Kita coba bedah anggaran belanja daerah di 7 kabupaten/kota se eks karesidenan Surakarta Tahun Anggaran 2010. Apakah benar faktor belanja pegawai merupakan faktor dominan bagi alokasi APBD (lihat tabel 1).


Tabel 1
Anggaran Belanja Daerah Kab/Kota Se Eks Karesidenan Surakarta
Tahun Anggaran 2010
No    Daerah                    BljTdk Lgs      Blj Lgs      Total Belanja       % BTL Thd TB    % BL Thd TB
1    Prov. Jawa Tengah    3,536,531     2,128,785      5,665,316                 62.42                  37.58
2    Kab. Boyolali               817,277        147,314         964,590                 84.73                  15.27
3    Kab. Karanganyar        642,043        152,272         794,316                 80.83                  19.17
4    Kab. Klaten                 907,426         121,536     1,028,962                 88.19                   11.81
5    Kab. Sragen                 663,489        194,411         857,901                 77.34                  22.66
6    Kab. Sukoharjo            586,736        194,740         781,475                 75.08                  24.92
7    Kab. Wonogiri              770,655        205,203         975,858                 78.97                  21.03
8    Kota Surakarta             561,160        277,093         838,253                  66.94                 33.06
Sumber : kemenkeu.go.id (diolah)

Dari ketujuh daerah, terlihat jumlah belanja terbesar ada pada Kabupaten Klaten yang mencapai lebih Rp 1 trilyun yang disusul Wonogiri dan Boyolali yang mencapai Rp 950 M lebih. Sedangkan belanja paling kecil dianggarkan Kabupaten Sukoharjo dan Karanganyar yang berkisar Rp 700 M saja. Bila dibedah pada alokasi belanja tidak langsung (yakni belanja untuk alokasi pegawai, bunga, subsidi dan lainnya), yang menghabiskan prosentase terbesar adalah Kabupaten Klaten. Sebanyak 88,19 persen alokasi belanja digunakan untuk belanja tidak langsung. Dua kabupaten yang juga menghabiskan alokasi belanjanya untuk belanja tidak langsung diatas 80 persen yakni Kabupaten Boyolali (84,73%) dan Kabupaten Karanganyar (80,83%).
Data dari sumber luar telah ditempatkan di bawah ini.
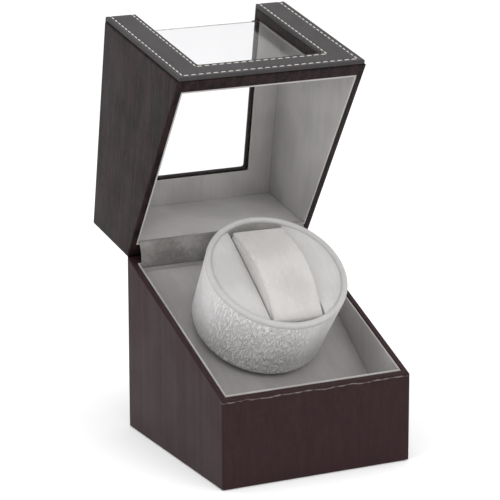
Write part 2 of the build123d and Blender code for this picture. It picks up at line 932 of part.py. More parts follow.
flap_half = lining_in - flap_side_gap
flap_mid = glue + flap_t / 2
flap_base = lining_back_y - flap_mid
flap_lid = lining_lid_rear - flap_mid
flap_rim = opened(flap_lid, rim_z(flap_lid, -parting_gap))
flap_end = opened(flap_lid, rim_z(flap_lid, -parting_gap) + flap_tail)
flap_path = [
    (flap_base, rim_z(flap_base) - flap_tail),
    (flap_base, rim_z(flap_base)),
    ((flap_base + flap_rim[0]) / 2 - flap_slack, (rim_z(flap_base) + flap_rim[1]) / 2),
    flap_rim,
    flap_end,
]


def ribbon(path, thickness):
    """The closed outline of a band of one thickness about a path of points."""
    left, right = [], []
    for index, (y, z) in enumerate(path):
        before = path[max(index - 1, 0)]
        after = path[min(index + 1, len(path) - 1)]
        run = math.hypot(after[0] - before[0], after[1] - before[1])
        across_y = -(after[1] - before[1]) / run * thickness / 2
        across_z = (after[0] - before[0]) / run * thickness / 2
        left.append((y + across_y, z + across_z))
        right.append((y - across_y, z - across_z))
    return left + right[::-1]


with BuildPart() as hinge_flap:
    plate(across(flap_half), ribbon(flap_path, flap_t), 2 * flap_half)
hinge_flap.part.label = "hinge_flap"
export_step(hinge_flap.part, "parts/hinge_flap.step")

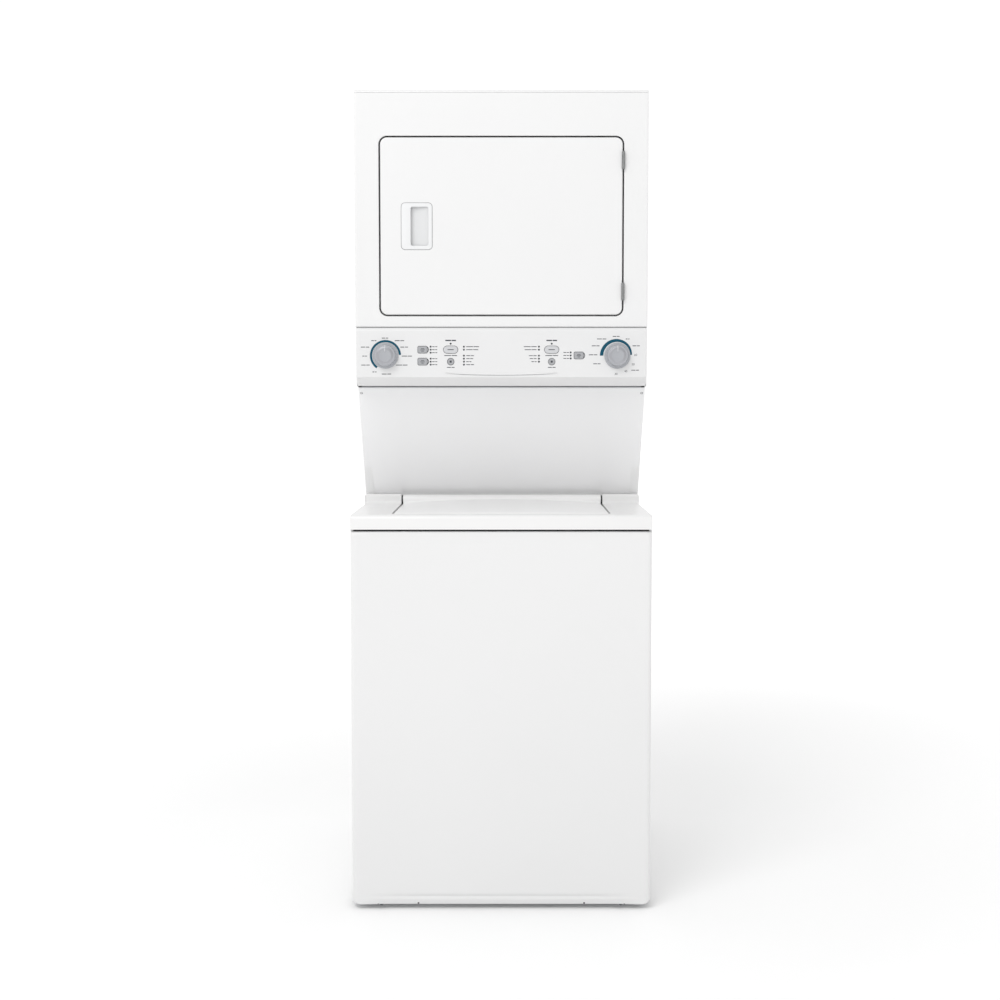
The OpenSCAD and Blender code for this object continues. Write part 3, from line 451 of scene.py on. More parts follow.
def stage():
    """A pale studio: brighter behind the object, and a floor that glows a little far away."""
    world = bpy.data.worlds.new("studio")
    world.use_nodes = True
    tree = world.node_tree
    background = tree.nodes["Background"]
    background.inputs["Color"].default_value = (1.0, 1.0, 1.0, 1)
    parts = tree.nodes.new("ShaderNodeSeparateXYZ")
    tree.links.new(tree.nodes.new("ShaderNodeTexCoord").outputs["Generated"], parts.inputs["Vector"])
    level = ramp(tree, parts.outputs["Y"], 0.45, 0.85, 0.82, 1.04)
    tree.links.new(level, background.inputs["Strength"])
    scene.world = world
    floor = finished("floor", lathe([(1, -4), (60000, -4), (60000, -20), (1, -20)], n=96))
    floor.location.z = 4 * MM
    pale = Finish("pale_floor", (0.93, 0.93, 0.93), 0.7)
    pale.vary_roughness(pale.noise(3), 0.1)
    pale.shader.inputs["Emission Color"].default_value = (1, 1, 1, 1)
    far = pale.node("ShaderNodeVectorMath", operation="LENGTH")
    pale.join(pale.place, far.inputs[0])
    glow = ramp(pale.tree, far.outputs["Value"], 1.0, 4.0, 0.07, 0.3)
    pale.join(glow, pale.shader.inputs["Emission Strength"])
    floor.data.materials.append(pale.material)
    scene.view_settings.view_transform = "Standard"


camera()
stage()
key_light()


# ---------- washer front ----------

def washer_front():
    """The pressed front: rolled edges, a raised top band and a crease above the toe."""
    y1 = high("washer_front_panel").y
    corner, foot_r, head_r, edge_r = 10, 15, 4, 4
    height = PANEL_TOP - PANEL_LOW
    levels = [0, 0.3, 1, 2, 3, 4, 6, 8, 10.5, 13, 15, 17, 19, 21, 23, 25, 28, 33, 40]
    levels += [height * k / 6 for k in range(1, 6)]
    levels += [height - t for t in (46, 38, 32, 27, 23, 19, 15, 11, 7, 4, 3, 2, 1, 0.3, 0)]

    def setback(x, t):
        inward = 1 - abs(x) / (X_OUT - corner)
        crease = 3.6 * math.exp(-(((t - 20.5) / 3.6) ** 2)) * ease(inward * 2.4)
        toe = 4.5 * ease((15 - t) / 13) * ease(inward * 4)
        top_band = 3.6 * max(0.0, 1 - (height - t) / (10 + 18 * ease(inward * 4))) ** 1.3
        return crease + toe + top_band + roll_back(t, edge_r) + roll_back(height - t, edge_r)

    rings = []
    for t in levels:
        half = X_OUT - roll_back(t, foot_r) - roll_back(height - t, head_r)
        z = PANEL_LOW + t
        line = arc(-half + corner, corner, corner, 180, 270, 6)
        line += [(math.sin(math.radians(90 * (k / 14 - 1))) * (half - corner) * 0.998, 0) for k in range(29)]
        line += arc(half - corner, corner, corner, 270, 360, 6)
        ring = [(x, Y_FRONT + setback(x, t) + y, z) for x, y in line]
        rings.append([(-half, y1, z), *ring, (half, y1, z)])
    piece("washer_front", loft(rings), ENAMEL, replaces=["washer_front_panel"])
    # A near-black strip behind the gap under the deck: painted shade in the gap.
    gap_shade = block((-X_OUT + 7, y1 + 0.2, PANEL_TOP - 8), (X_OUT - 7, y1 + 1.4, BAND_Z + 0.5))
    piece("front_gap_painted_shade", gap_shade, GAP_SHADE_BLACK, bevel=0.3)


# ---------- deck and lid ----------

def deck_profile(inset):
    """The deck's side view as [y, z], open below when it is used as a cutter."""
    nose, fillet, brow = 10 - inset, 8 + inset, 3 - inset * 0.5
    top, base = DECK_Z - inset, BAND_Z - inset * 3
    y0, y1, ry = Y_FRONT + inset, Y_BACK - inset, RISER_Y + inset
    points = [(y0, base)] + arc(y0 + nose, top - nose, nose, 180, 90, 10)
    points += arc(ry - fillet, top + fillet, fillet, 270, 360, 8)
    points += arc(ry + brow, RISER_Z - inset - brow, brow, 180, 90, 6)
    return points + [(y1, RISER_Z - inset), (y1, base)]


def deck():
    """The washer's top: a rounded nose, the well for the lid, and the riser behind it."""
    flat = deck_profile(0)
    cy, cz = sum(y for y, z in flat) / len(flat), BAND_Z + 14
    rings = []
    for draw, fall in reversed(roll(3, 5)):
        rings.append([(X_OUT - fall, y + math.copysign(min(draw, abs(cy - y)), cy - y), z - draw * (z > cz))
                      for y, z in flat])
    made = piece("washer_deck_top", loft(mirrored(rings)), ENAMEL_DECK_PAINTED_LIGHT, replaces=["washer_deck"])
    well_x, well_y0, well_y1, well_z = LID_HALF + 4, LID_Y0 - 4, LID_AXIS.y + 15, DECK_Z - 15
    hole_w, hole_y0, hole_y1 = 2 * LID_HALF - 46, well_y0 + 22, RISER_Y - 24
    hole_d, hole_y = hole_y1 - hole_y0, (hole_y0 + hole_y1) / 2
    above, below, wall = RISER_Z + 10, BAND_Z - 20, 1.6
    room = finished("room", across(deck_profile(wall), X_OUT - 2 * SHEET))
    cut_away(room, block((-well_x - wall, well_y0 - wall, well_z - wall),
                         (well_x + wall, well_y1 + wall, above)))
    cut_away(room, standing(hole_w + 2 * wall, hole_d + 2 * wall, 60, hole_y, below, RISER_Z))
    for x in (-well_x - 14, well_x + 14):
        cut_away(room, block((x - 14, LID_AXIS.y - 12, DECK_Z - 12), (x + 14, well_y1 + wall, above)))
    carve(made, room)
    cut_away(made, standing(2 * well_x, well_y1 - well_y0, 14, (well_y0 + well_y1) / 2, well_z, above, 6))
    cut_away(made, block((-well_x, RISER_Y - 20, well_z), (well_x, well_y1, above)))
    cut_away(made, standing(hole_w, hole_d, 60, hole_y, below, DECK_Z, 12))
    pins = bmesh.new()
    for s in (-1, 1):
        lathe([(4.3, s * (well_x - 1)), (4.3, s * (well_x + 13))], LID_AXIS, "X", 32, mesh=pins)
    cut_away(made, pins)
    smooth(made, 35)
    soften(made, 0.9, 3)
    skirt = standing_ring(hole_w, hole_d, 60, 2.2, hole_y, low("washer_deck").z, well_z + 0.2)
    piece("deck_splash_rim", skirt, WHITE_PLASTIC)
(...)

Adapun distribusi terkecil untuk belanja tidak langsung dialokasikan oleh Kota Surakarta yang hanya mencapai Rp 561 M atau hanya 66,94 persen saja. Sisanya berkisar diatas 75 persen. Ini menandakan 6 daerah mengalokasikan anggaran lebih banyak pada belanja yang digunakan oleh pemerintah daerah. Otomatis bila demikian, alokasi belanja langsung (belanja untuk program dan kegiatan) dialokasikan oleh Kota Surakarta yang mencapai 33,06 persen (Rp 277 M). Di urutan kedua dan ketiga yang prosentasenya dibawah Surakarta adalah Kabupaten Sukoharjo dan Kabupaten Sragen meski dilihat dari prosentasenya sangat kecil (kurang dari 25 persen).

Kabupaten Klaten, Boyolali dan Karanganyar bahkan mendistribusikan APBD untuk belanja langsung tak sampai 20 persen. Mestinya kondisi ini dikritisi wakil rakyat di ketiga daerah karena menandakan distibusi anggaran dari pusat maupun pajak serta retribusi justru banyak dialokasikan untuk program dan kegiatannya tidak mencerminkan kepekaan pada masyarakatnya. Lantas bila anggaran daerah tidak banyak ditujukan bagi kemakmuran rakyat, bagaimana pemerintah daerah mengentaskan kemiskinan yang merupakan mandat dari Millenium Development Goals? Seluruh elemen masyarakat harus merapatkan diri untuk mengkritisi dan mendorong agar kedepan anggaran daerah harus lebih banyak dialokasikan bagi kesejahteraan rakyat.